«All errata is a falsehood final.»George Steiner, Proofs And Three Parables (1992)
A forma peculiar como George Steiner aborda a questão da nossa identidade cultural, em A Ideia de Europa (2005), convidou-me a mergulhar na restante obra do autor que até então ignorava. O prazer tem vindo a crescer à medida que os títulos se sucedem. Mesmo quando o universo do ensaio deu lugar ao da ficção. Comecei com Provas e Três Parábolas (2008). Voltei a render-me ao fascínio do mestre. Incondicional-mente. Trata-se de um grupo de quatro textos que já haviam conhecido uma publicação autónoma: Provas (1991), Desert Island Discs (1986), Noël, Noël (1989) e Excerto de uma conversa (1985).
O relato inicial apresenta-nos um «revisor de provas» italiano, cujo rigor profissional, de mais de trinta e cinco anos, convertera num «mestre do ofício». Ignoramos o seu nome ou a cidade onde vive. Só sabemos que a militância comunista de décadas lhe granjeara o título de Professore. A história fictícia da personagem acaba por se demudar na história verdadeira de pessoas reais, de carne e osso, que a memória dos homens esqueceu. A queda do muro de Berlim, difundida pela televisão, vai gerar um longo diálogo entre protagonista e um sacerdote católico sobre os erros e mentiras do marxismo e do cristianismo, cometidos pelas leis dos homens e de Deus. O resultado do debate é inconclusivo. Terá de ser o leitor a exercer o privilégio de decidir quais os actores mais adequados para promover uma eficaz «revisão de provas da história».
A primeira parábola deve o título ao programa homónimo da BBC, que desde 1941 pede a figuras conhecidos sugestões de livros e discos a levar para uma ilha deserta. A entidade convocada pela ficção solicita seis registos, a que o «arquivo sonoro» da estação de rádio consegue responder. O «arroto» de Fortimbras (Shakespeare, Hamlet); o «relincho» do cavalo do rei de Tebas ao ver o amo morto (Sófocles, Rei Édipo); o «rangido» do aparo de Clausius ao concluir a «equação da entropia»; o «riso» da amada ao ser beijada; o «Trio em Fá Maior para trompa, contrabaixo e conchas de Samatra», de Sigbert Weimerschlund (?), gravado por Zeppo, Harpo e Chico (Marx Brothers); e o «assobio» do jovem pintado «Pelo Mestre da Paixão de Chambéry». E é tudo. Mais uma vez, cabe-nos a nós proceder às pesquisas necessárias para determinar até que ponto esses pedidos podiam ter sido «guardados na memória» de alguém.
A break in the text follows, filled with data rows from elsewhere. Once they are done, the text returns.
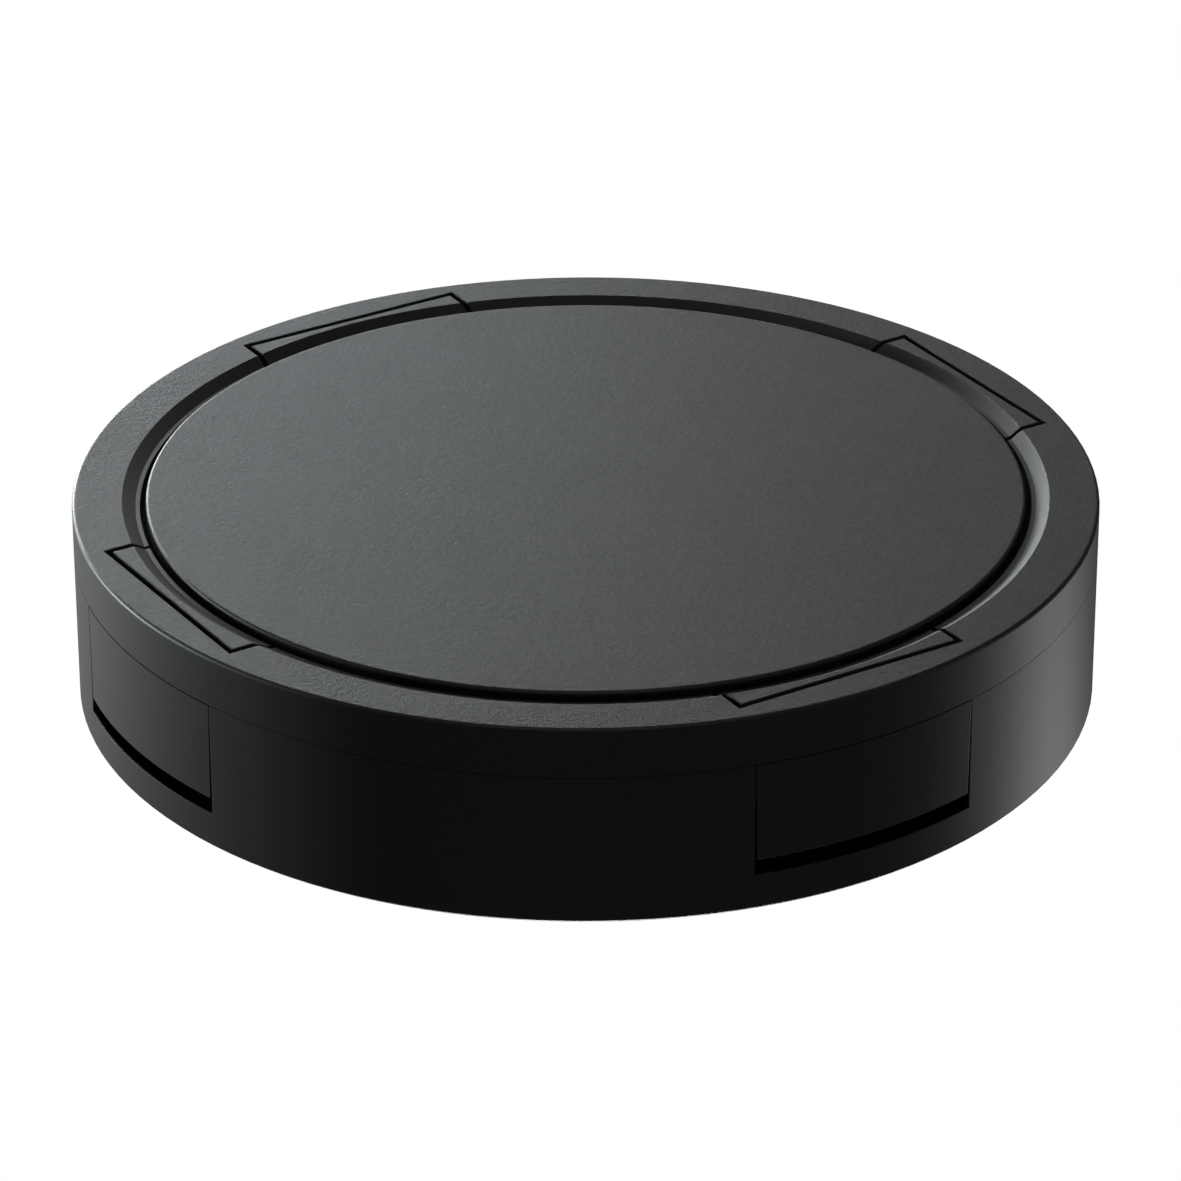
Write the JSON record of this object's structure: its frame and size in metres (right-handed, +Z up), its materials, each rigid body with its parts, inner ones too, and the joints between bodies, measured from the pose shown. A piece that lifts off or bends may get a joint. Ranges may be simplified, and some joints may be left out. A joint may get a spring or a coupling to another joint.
{
  "type": "robot vacuum",
  "caption": "Low round robot vacuum with a lift-off lid held by rocker latches, a floating shell, sprung drive wheels, a caster, brushes, a fan and a dust bin.",
  "frame": {"origin": "on the floor below the centre of the round body", "axes": "+Z up, +Y the way the robot drives, +X to its right"},
  "size_m": [0.35, 0.35, 0.08],
  "materials": {
    "shell": "fine moulded grain, near black",
    "lid": "fine moulded grain, near black",
    "chassis": "moulded, fine grain",
    "inner_grey": "moulded, satin",
    "dark_clear": "smoked, gloss",
    "steel": "zinc plated",
    "copper_alloy": "gold flashed",
    "rubber": "moulded",
    "tyre": "moulded tread",
    "bristle": "nylon filament",
    "vane": "moulded blade",
    "board": "solder mask",
    "chip": "moulded package",
    "cell": "shrink sleeve",
    "filter": "pleated",
    "magnet": "nickel plated"
  },
  "bodies": {
    "chassis": {"chassis_pan": "chassis", "top_deck": "chassis", "brush_housing": "chassis", "brush_guard": "inner_grey", "brush_motor": "steel", "side_brush_motor": "inner_grey", "battery_pack": "cell", "battery_cover": "chassis", "main_board": "board", "board_parts": "chip", "fan_housing": "inner_grey", "fan_duct": "inner_grey", "fan_motor": "steel", "inlet_seal": "rubber", "float_rings": "rubber", "bump_sensors": "chip", "cliff_sensors": "dark_clear", "charge_contacts": "copper_alloy", "arm_pins": "steel", "arm_spring_left": "steel", "arm_spring_right": "steel", "base_screws": "steel"},
    "shell": {"side_wall": "shell", "rim_ring": "shell", "shell_screws": "steel", "float_screws": "steel", "latch_pins": "steel", "latch_springs": "steel"},
    "lid": {"lid": "lid", "lid_strikers": "steel"},
    "dust_bin": {"dust_bin": "dark_clear", "bin_cover": "chassis", "bin_filter": "filter"},
    "bin_handle": {"bin_handle": "inner_grey"},
    "arm_left": {"wheel_arm_left": "inner_grey"},
    "arm_right": {"wheel_arm_right": "inner_grey"},
    "wheel_left": {"wheel_hub_left": "inner_grey", "tyre_left": "tyre", "axle_left": "steel"},
    "wheel_right": {"wheel_hub_right": "inner_grey", "tyre_right": "tyre", "axle_right": "steel"},
    "caster": {"caster_fork": "inner_grey", "caster_pin": "steel"},
    "caster_wheel": {"caster_wheel": "tyre"},
    "main_brush": {"brush_core": "inner_grey", "brush_vanes": "vane", "brush_tufts": "bristle"},
    "side_brush": {"side_brush_hub": "inner_grey", "side_brush_bristles": "bristle"},
    "impeller": {"fan_impeller": "inner_grey"},
    "power_key": {"power_key": "inner_grey"},
    "latch_right": {"latch_right": "shell", "magnet_right": "magnet"},
    "latch_front": {"latch_front": "shell", "magnet_front": "magnet"},
    "latch_left": {"latch_left": "shell", "magnet_left": "magnet"},
    "latch_back": {"latch_back": "shell", "magnet_back": "magnet"}
  },
  "joints": [
    {"name": "shell_bump", "type": "slide", "parent": "chassis", "child": "shell", "axis": [0, -1, 0], "range_m": [0, 0.003], "stiffness_N_per_m": 600, "deforming": ["float_rings"]},
    {"name": "lid_lift", "type": "slide", "parent": "shell", "child": "lid", "axis": [0, 0, 1], "range_m": [0, 0.12]},
    {"name": "bin_lift", "type": "slide", "parent": "chassis", "child": "dust_bin", "axis": [0, 0, 1], "range_m": [0, 0.072]},
    {"name": "bin_handle_swing", "type": "hinge", "parent": "dust_bin", "child": "bin_handle", "pos_m": [-0.025, -0.08, 0.0707], "axis": [-1, 0, 0], "range_deg": [0, 70]},
    {"name": "latch_right_press", "type": "hinge", "parent": "shell", "child": "latch_right", "pos_m": [0.16, 0, 0.0595], "axis": [0, 1, 0], "range_deg": [0, 3.2], "stiffness_Nm_per_rad": 0.35, "springref_deg": -14.32},
    {"name": "latch_front_press", "type": "hinge", "parent": "shell", "child": "latch_front", "pos_m": [0, 0.16, 0.0595], "axis": [-1, 0, 0], "range_deg": [0, 3.2], "stiffness_Nm_per_rad": 0.35, "springref_deg": -14.32},
    {"name": "latch_left_press", "type": "hinge", "parent": "shell", "child": "latch_left", "pos_m": [-0.16, 0, 0.0595], "axis": [0, -1, 0], "range_deg": [0, 3.2], "stiffness_Nm_per_rad": 0.35, "springref_deg": -14.32},
    {"name": "latch_back_press", "type": "hinge", "parent": "shell", "child": "latch_back", "pos_m": [0, -0.16, 0.0595], "axis": [1, 0, 0], "range_deg": [0, 3.2], "stiffness_Nm_per_rad": 0.35, "springref_deg": -14.32},
    {"name": "arm_left_swing", "type": "hinge", "parent": "chassis", "child": "arm_left", "pos_m": [-0.09625, 0.044, 0.04], "axis": [1, 0, 0], "range_deg": [0, 16], "stiffness_Nm_per_rad": 0.4, "springref_deg": 40.11, "deforming": ["arm_spring_left"]},
    {"name": "wheel_left_spin", "type": "hinge", "parent": "arm_left", "child": "wheel_left", "pos_m": [-0.115, 0, 0.031], "axis": [1, 0, 0], "continuous": true},
    {"name": "arm_right_swing", "type": "hinge", "parent": "chassis", "child": "arm_right", "pos_m": [0.09625, 0.044, 0.04], "axis": [1, 0, 0], "range_deg": [0, 16], "stiffness_Nm_per_rad": 0.4, "springref_deg": 40.11, "deforming": ["arm_spring_right"]},
    {"name": "wheel_right_spin", "type": "hinge", "parent": "arm_right", "child": "wheel_right", "pos_m": [0.115, 0, 0.031], "axis": [1, 0, 0], "continuous": true},
    {"name": "caster_swivel", "type": "hinge", "parent": "chassis", "child": "caster", "pos_m": [0, 0.116, 0.014], "axis": [0, 0, 1], "continuous": true},
    {"name": "caster_spin", "type": "hinge", "parent": "caster", "child": "caster_wheel", "pos_m": [0, 0.109, 0.014], "axis": [1, 0, 0], "continuous": true},
    {"name": "main_brush_spin", "type": "hinge", "parent": "chassis", "child": "main_brush", "pos_m": [0, -0.038, 0.02], "axis": [1, 0, 0], "continuous": true},
    {"name": "side_brush_spin", "type": "hinge", "parent": "chassis", "child": "side_brush", "pos_m": [0.0898, 0.0898, 0.008], "axis": [0, 0, 1], "continuous": true},
    {"name": "impeller_spin", "type": "hinge", "parent": "chassis", "child": "impeller", "pos_m": [0.075, -0.086, 0.035], "axis": [0, 0, 1], "continuous": true},
    {"name": "power_key_press", "type": "slide", "parent": "chassis", "child": "power_key", "axis": [0, 0, -1], "range_m": [0, 0.0012], "stiffness_N_per_m": 800, "springref_m": -0.001}
  ],
  "couplings": [
    {"joint": "bin_lift", "follows": "lid_lift", "ratio": 0.6},
    {"joint": "bin_handle_swing", "follows": "lid_lift", "rad_per_m": 10.181}
  ]
}
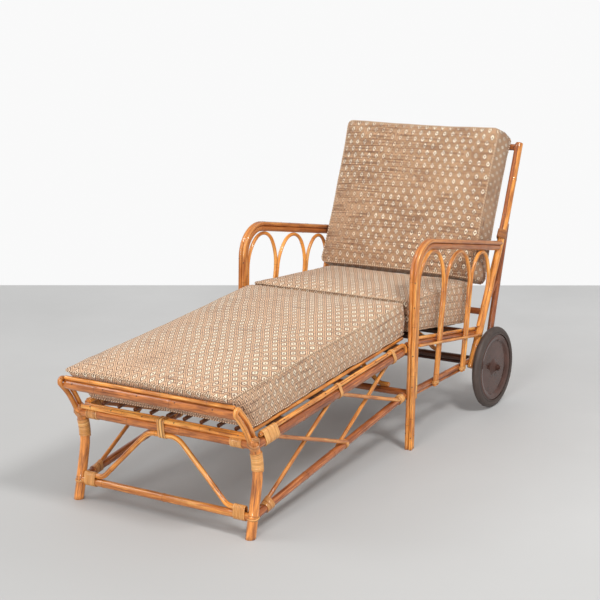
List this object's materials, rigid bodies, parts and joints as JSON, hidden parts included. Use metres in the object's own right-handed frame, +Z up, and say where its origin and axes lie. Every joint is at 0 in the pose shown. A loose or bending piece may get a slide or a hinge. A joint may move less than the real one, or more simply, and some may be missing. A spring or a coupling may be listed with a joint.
{
  "type": "rattan chaise longue",
  "caption": "Long reclining garden seat of bent rattan poles and canes, with arched arms, lattice sides, rear wheels and loose boxed cushions.",
  "frame": {"origin": "on the floor under the middle of the overall length and width", "axes": "+X across the seat to the right side seen from the foot end, +Y from the foot end towards the back, +Z up"},
  "size_m": [0.7572, 1.6856, 0.9177],
  "materials": {
    "amber_cane": "glossy varnish over honey-coloured cane with darker nodes",
    "brown_pole": "glossy varnish over red-brown rattan pole",
    "dark_wood": "satin dark brown stain",
    "binding_cane": "satin peeled cane strands",
    "wheel_paint": "semi-gloss dark brown paint on pressed steel",
    "tyre_rubber": "worn matt dark brown rubber",
    "axle_steel": "dark painted steel",
    "cushion_fabric": "matt woven diamond pattern in tan, cream and brown"
  },
  "bodies": {
    "frame": {"front_leg_left": "brown_pole", "front_leg_right": "brown_pole", "front_horn_left": "amber_cane", "front_horn_right": "amber_cane", "bumper_rail": "brown_pole", "bumper_cane": "amber_cane", "top_front_rail": "brown_pole", "top_front_canes": "amber_cane", "lower_front_rail": "brown_pole", "front_arch": "amber_cane", "side_rail_left": "brown_pole", "side_rail_right": "brown_pole", "side_rail_cane_left": "amber_cane", "side_rail_cane_right": "amber_cane", "low_side_rail_left": "brown_pole", "low_side_rail_right": "brown_pole", "side_lattice_left": "amber_cane", "side_lattice_right": "amber_cane", "arm_pole_left": "brown_pole", "arm_pole_right": "brown_pole", "arm_canes_left": "amber_cane", "arm_canes_right": "amber_cane", "arm_arches_left": "amber_cane", "arm_arches_right": "amber_cane", "seat_rail_left": "brown_pole", "seat_rail_right": "brown_pole", "seat_canes_left": "amber_cane", "seat_canes_right": "amber_cane", "arm_low_rail_left": "brown_pole", "arm_low_rail_right": "brown_pole", "seat_cross_rail": "brown_pole", "low_cross_rail": "brown_pole", "middle_arch": "amber_cane", "back_post_left": "brown_pole", "back_post_right": "brown_pole", "back_post_canes": "amber_cane", "back_top_rail": "brown_pole", "back_low_rail": "brown_pole", "back_canes": "amber_cane", "rear_cross_rail": "brown_pole", "rear_leg_left": "brown_pole", "rear_leg_right": "brown_pole", "rear_struts": "brown_pole", "rear_arch": "amber_cane", "axle_beam": "brown_pole", "axle_rod": "axle_steel", "axle_nuts": "axle_steel", "deck_slats": "dark_wood", "deck_canes": "dark_wood", "edge_canes": "amber_cane", "seat_deck_canes": "dark_wood", "leg_cushion": "cushion_fabric", "seat_cushion": "cushion_fabric", "back_cushion": "cushion_fabric", "bindings": "binding_cane"},
    "left_wheel": {"wheel_left": "wheel_paint", "tyre_left": "tyre_rubber"},
    "right_wheel": {"wheel_right": "wheel_paint", "tyre_right": "tyre_rubber"}
  },
  "joints": [
    {"name": "left_wheel_spin", "type": "hinge", "parent": "frame", "child": "left_wheel", "pos_m": [-0.3481, 0.56774, 0.136], "axis": [1, 0, 0], "continuous": true},
    {"name": "right_wheel_spin", "type": "hinge", "parent": "frame", "child": "right_wheel", "pos_m": [0.3481, 0.56774, 0.136], "axis": [1, 0, 0], "continuous": true}
  ]
}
A parábola seguinte expande-se em torno dos «sons» e «cheiros» que tornam o Natal uma época tão especial. O assunto acabaria aqui se não se desse o caso de ser contado por um «pedaço de bicho tristonho», o «Caça-Ratos» / «Pé Ligeiro», o cão de estimação daquela família feliz formada pelo pai, pela mãe e pela filha Penny. Trata-se, afinal, de uma inesperada fábula.
A série termina com o «Excerto de uma conversa» travada entre dois estudiosos do Talmude. Mestre e discípulo discutem o problema do livre arbítrio do Homem face à presciência de Deus, focado no drama de Abraão de sacrificar Isaac ou na vanidade do Todo Poderoso testar a fé do seu humilde servo. A diferença fulcral entre os crentes da Torah e dos Evangelhos reside, talvez, no facto do Deus de Moisés não se ter coibido de matar todos os primogénitos do Egipto para garantir o êxodo do povo eleito para a terra santa, ao invés do Deus do Nazareno que ofereceu a vida do filho unigénito em sacrifício à cruz romana para salvar a humanidade.
Ancorados em esferas aparentemente distintas, os quatro pilares da colectânea acabam por conectar as matrizes culturais que enformaram a «Ideia de Europa». Duas frases escritas numa paragem de autocarro atraem a atenção do corrector de provas: «Deus não acredita em Deus» e «Deus não acredita no nosso Deus». Sinais dos tempos. Diremos nós. Na última parábola, uma mulher, pesarosa com o silêncio a que os «Livros Sagrados» votaram o drama de Sara, interroga os cabalistas sobre as sílabas que revelam o «Nome secreto de Deus» e nos farão a todos «livres». Boa questão à espera de resposta. Todavia, o «Nome dos Nomes» encontra-se guardado desde sempre no «Livro dos Livros». Na nossa imaginação divinamente humana ou humanamente divina. É tudo uma questão de perspectiva ou de sensibilidade pessoal.